WRITTEN REQUEST:
Tell me how many lines hold "context", please, using only the number.

━━━

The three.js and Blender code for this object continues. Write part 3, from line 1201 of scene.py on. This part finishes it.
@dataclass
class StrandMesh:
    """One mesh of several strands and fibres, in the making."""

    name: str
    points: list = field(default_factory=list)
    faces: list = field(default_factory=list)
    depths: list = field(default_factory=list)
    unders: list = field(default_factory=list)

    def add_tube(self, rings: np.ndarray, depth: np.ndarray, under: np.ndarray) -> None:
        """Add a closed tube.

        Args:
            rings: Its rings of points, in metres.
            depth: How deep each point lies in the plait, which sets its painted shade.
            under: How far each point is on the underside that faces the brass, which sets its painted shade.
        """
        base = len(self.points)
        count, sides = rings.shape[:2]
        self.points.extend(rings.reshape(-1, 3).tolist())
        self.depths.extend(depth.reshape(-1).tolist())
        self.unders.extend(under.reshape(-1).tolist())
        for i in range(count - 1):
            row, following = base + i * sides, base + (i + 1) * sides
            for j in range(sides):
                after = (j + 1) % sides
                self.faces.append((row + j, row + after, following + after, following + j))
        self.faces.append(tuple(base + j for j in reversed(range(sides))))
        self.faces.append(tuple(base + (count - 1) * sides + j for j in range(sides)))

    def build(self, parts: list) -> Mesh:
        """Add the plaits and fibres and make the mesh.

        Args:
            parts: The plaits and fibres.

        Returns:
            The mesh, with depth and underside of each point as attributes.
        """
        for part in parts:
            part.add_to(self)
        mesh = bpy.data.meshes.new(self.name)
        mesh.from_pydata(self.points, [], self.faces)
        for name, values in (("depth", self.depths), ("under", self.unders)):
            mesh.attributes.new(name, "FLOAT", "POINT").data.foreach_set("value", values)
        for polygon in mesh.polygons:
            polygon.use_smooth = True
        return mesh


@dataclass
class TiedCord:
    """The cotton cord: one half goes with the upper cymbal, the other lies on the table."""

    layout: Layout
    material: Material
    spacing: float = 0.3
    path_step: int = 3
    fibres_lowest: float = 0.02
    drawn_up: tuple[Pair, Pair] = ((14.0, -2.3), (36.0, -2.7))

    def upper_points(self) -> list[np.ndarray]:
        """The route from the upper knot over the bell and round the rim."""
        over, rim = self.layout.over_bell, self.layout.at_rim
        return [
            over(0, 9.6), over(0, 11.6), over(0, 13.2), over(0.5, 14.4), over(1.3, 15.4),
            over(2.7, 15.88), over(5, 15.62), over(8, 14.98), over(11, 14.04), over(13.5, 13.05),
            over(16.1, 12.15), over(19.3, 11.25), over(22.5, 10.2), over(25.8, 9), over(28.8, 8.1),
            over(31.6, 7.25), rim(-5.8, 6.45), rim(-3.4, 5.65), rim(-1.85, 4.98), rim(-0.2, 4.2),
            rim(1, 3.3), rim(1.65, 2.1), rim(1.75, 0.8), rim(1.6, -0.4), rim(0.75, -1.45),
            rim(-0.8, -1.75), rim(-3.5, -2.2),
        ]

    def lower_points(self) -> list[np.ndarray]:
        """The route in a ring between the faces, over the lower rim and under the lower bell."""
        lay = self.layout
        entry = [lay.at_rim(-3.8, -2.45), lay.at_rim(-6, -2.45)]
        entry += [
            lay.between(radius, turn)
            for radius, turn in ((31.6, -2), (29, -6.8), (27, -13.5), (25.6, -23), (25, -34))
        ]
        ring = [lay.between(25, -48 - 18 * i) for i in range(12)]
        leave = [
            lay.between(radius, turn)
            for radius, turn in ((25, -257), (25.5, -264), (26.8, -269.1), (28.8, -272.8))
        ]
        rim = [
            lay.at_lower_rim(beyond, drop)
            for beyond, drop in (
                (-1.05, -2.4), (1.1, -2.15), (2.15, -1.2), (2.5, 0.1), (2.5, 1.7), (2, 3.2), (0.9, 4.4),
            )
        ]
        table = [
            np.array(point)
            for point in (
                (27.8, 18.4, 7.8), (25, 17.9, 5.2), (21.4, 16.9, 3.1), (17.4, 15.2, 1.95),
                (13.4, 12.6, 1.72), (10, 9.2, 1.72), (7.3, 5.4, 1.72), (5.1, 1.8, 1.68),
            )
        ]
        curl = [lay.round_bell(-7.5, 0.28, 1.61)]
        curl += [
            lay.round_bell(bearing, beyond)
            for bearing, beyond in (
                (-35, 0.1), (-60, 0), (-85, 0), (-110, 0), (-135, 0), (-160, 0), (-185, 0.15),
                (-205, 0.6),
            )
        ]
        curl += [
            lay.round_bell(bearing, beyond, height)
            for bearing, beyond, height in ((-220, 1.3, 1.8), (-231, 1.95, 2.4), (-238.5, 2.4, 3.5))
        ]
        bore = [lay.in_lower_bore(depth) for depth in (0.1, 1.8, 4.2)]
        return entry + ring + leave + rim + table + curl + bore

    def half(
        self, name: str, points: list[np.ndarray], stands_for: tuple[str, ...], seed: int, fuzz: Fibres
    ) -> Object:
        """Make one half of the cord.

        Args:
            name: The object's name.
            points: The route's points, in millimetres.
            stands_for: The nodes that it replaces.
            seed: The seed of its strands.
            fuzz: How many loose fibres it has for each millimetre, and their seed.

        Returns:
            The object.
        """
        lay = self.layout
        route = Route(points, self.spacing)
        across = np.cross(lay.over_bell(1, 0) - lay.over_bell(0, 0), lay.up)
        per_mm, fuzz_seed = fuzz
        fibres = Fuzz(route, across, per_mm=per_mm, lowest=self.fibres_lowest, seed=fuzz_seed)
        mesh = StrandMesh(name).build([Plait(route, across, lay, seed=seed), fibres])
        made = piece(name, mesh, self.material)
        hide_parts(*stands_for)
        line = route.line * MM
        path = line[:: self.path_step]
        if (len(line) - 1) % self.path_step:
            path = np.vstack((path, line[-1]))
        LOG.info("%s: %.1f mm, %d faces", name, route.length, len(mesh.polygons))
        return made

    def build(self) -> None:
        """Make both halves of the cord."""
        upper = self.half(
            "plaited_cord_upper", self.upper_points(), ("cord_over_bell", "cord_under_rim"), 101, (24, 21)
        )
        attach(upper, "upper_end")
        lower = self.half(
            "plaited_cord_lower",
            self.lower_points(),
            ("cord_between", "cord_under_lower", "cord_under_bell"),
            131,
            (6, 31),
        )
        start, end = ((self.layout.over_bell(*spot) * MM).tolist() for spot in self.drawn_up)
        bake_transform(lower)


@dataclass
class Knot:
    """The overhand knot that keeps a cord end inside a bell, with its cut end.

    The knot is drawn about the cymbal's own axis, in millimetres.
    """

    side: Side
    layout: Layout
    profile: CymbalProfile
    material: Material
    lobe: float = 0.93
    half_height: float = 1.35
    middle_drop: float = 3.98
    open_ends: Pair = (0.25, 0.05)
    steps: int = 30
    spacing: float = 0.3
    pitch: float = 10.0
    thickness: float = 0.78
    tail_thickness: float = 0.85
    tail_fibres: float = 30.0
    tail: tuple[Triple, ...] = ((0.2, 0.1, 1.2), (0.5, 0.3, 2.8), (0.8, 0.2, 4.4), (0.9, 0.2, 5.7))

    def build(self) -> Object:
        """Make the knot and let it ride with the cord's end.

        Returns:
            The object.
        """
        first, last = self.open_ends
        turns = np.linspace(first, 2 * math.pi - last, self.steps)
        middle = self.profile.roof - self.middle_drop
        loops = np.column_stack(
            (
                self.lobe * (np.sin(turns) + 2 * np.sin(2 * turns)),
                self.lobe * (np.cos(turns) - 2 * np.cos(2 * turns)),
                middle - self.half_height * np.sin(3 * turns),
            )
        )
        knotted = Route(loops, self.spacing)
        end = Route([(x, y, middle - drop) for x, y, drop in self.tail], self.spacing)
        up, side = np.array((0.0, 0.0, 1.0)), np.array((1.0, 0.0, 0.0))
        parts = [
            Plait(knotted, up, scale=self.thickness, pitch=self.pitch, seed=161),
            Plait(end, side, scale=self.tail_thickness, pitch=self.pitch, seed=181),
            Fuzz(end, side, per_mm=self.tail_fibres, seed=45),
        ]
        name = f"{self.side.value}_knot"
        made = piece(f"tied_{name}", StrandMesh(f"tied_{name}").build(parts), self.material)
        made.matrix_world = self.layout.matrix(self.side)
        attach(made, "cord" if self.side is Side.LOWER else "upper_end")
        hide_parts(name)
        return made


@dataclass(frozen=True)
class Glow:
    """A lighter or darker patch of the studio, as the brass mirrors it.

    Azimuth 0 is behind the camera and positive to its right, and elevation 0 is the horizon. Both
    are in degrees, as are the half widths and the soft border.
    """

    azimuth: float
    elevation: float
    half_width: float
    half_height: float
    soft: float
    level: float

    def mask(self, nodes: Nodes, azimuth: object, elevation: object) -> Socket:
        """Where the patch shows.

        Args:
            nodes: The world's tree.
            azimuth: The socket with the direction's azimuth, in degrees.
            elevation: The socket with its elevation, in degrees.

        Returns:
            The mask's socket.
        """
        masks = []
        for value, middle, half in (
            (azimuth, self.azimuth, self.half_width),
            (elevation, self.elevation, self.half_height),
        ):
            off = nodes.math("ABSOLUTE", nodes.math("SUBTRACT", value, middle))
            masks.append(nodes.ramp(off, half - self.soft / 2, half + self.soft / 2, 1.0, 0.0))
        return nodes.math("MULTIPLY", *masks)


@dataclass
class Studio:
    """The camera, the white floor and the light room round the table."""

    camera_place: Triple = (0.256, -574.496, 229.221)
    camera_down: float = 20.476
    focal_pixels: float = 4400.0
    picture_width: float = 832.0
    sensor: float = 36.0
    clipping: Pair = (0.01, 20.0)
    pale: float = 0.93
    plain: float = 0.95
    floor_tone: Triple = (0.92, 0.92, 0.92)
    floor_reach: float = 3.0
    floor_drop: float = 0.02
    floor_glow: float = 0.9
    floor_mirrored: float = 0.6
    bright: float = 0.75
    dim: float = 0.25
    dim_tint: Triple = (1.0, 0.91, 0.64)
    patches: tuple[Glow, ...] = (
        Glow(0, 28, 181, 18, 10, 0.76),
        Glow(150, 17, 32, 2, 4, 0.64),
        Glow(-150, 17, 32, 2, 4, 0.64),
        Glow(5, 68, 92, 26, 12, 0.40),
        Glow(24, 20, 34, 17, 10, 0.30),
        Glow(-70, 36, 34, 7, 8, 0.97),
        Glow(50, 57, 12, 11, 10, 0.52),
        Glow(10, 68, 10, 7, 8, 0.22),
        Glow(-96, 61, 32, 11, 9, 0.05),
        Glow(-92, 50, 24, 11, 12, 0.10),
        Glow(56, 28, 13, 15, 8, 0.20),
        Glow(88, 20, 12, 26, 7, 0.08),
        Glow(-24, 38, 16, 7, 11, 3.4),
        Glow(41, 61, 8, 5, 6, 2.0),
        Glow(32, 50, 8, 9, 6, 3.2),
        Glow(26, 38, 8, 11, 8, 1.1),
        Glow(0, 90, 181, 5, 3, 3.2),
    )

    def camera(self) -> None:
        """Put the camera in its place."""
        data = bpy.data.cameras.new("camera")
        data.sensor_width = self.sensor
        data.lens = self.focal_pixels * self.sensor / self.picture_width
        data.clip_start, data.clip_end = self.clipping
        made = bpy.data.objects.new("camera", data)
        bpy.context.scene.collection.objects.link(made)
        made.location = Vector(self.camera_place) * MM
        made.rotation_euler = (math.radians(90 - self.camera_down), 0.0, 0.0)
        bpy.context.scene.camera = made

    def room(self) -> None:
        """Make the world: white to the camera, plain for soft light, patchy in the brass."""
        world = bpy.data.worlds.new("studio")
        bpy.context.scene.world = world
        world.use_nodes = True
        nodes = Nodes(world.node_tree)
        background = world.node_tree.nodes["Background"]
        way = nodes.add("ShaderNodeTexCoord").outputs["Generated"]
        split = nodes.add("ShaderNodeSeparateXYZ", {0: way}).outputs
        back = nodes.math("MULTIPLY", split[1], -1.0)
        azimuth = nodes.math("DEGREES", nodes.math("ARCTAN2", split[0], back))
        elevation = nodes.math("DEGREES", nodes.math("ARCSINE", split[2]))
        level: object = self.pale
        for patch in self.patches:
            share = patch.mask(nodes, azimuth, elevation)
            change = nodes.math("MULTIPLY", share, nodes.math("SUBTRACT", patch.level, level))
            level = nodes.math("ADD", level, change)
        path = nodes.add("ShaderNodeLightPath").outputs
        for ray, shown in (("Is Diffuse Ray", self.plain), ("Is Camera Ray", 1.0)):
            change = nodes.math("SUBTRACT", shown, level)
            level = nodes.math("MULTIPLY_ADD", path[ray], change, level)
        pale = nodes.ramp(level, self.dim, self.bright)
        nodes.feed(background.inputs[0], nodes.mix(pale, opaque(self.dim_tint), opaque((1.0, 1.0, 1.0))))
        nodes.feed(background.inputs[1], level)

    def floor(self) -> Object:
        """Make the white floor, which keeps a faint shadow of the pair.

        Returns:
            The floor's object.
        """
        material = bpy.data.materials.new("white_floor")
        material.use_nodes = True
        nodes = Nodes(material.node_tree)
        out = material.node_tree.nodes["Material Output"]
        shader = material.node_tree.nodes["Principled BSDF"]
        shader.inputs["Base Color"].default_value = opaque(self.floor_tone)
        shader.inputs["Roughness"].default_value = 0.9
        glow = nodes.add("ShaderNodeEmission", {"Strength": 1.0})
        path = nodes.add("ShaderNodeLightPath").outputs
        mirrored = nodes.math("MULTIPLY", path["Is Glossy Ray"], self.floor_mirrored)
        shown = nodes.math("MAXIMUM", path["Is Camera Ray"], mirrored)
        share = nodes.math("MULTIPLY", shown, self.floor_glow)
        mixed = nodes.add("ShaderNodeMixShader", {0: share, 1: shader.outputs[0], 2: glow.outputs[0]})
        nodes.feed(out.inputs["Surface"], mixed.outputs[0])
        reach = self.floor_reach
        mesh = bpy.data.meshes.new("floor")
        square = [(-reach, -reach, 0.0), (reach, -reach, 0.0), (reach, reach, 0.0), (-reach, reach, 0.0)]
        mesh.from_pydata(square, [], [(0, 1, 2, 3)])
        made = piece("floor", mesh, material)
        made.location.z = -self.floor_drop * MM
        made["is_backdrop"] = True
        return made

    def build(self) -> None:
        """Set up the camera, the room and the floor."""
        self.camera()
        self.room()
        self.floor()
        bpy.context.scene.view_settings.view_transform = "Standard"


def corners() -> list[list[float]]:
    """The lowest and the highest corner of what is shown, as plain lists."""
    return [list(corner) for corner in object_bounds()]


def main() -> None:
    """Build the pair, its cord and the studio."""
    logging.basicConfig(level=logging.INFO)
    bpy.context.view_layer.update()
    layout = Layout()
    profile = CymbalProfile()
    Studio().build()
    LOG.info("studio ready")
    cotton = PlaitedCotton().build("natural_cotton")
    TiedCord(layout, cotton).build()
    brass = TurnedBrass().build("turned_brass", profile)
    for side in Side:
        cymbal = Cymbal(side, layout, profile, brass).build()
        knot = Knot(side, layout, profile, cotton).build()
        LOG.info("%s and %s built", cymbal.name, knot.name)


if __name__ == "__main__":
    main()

━━━

TASK SOLUTION:
5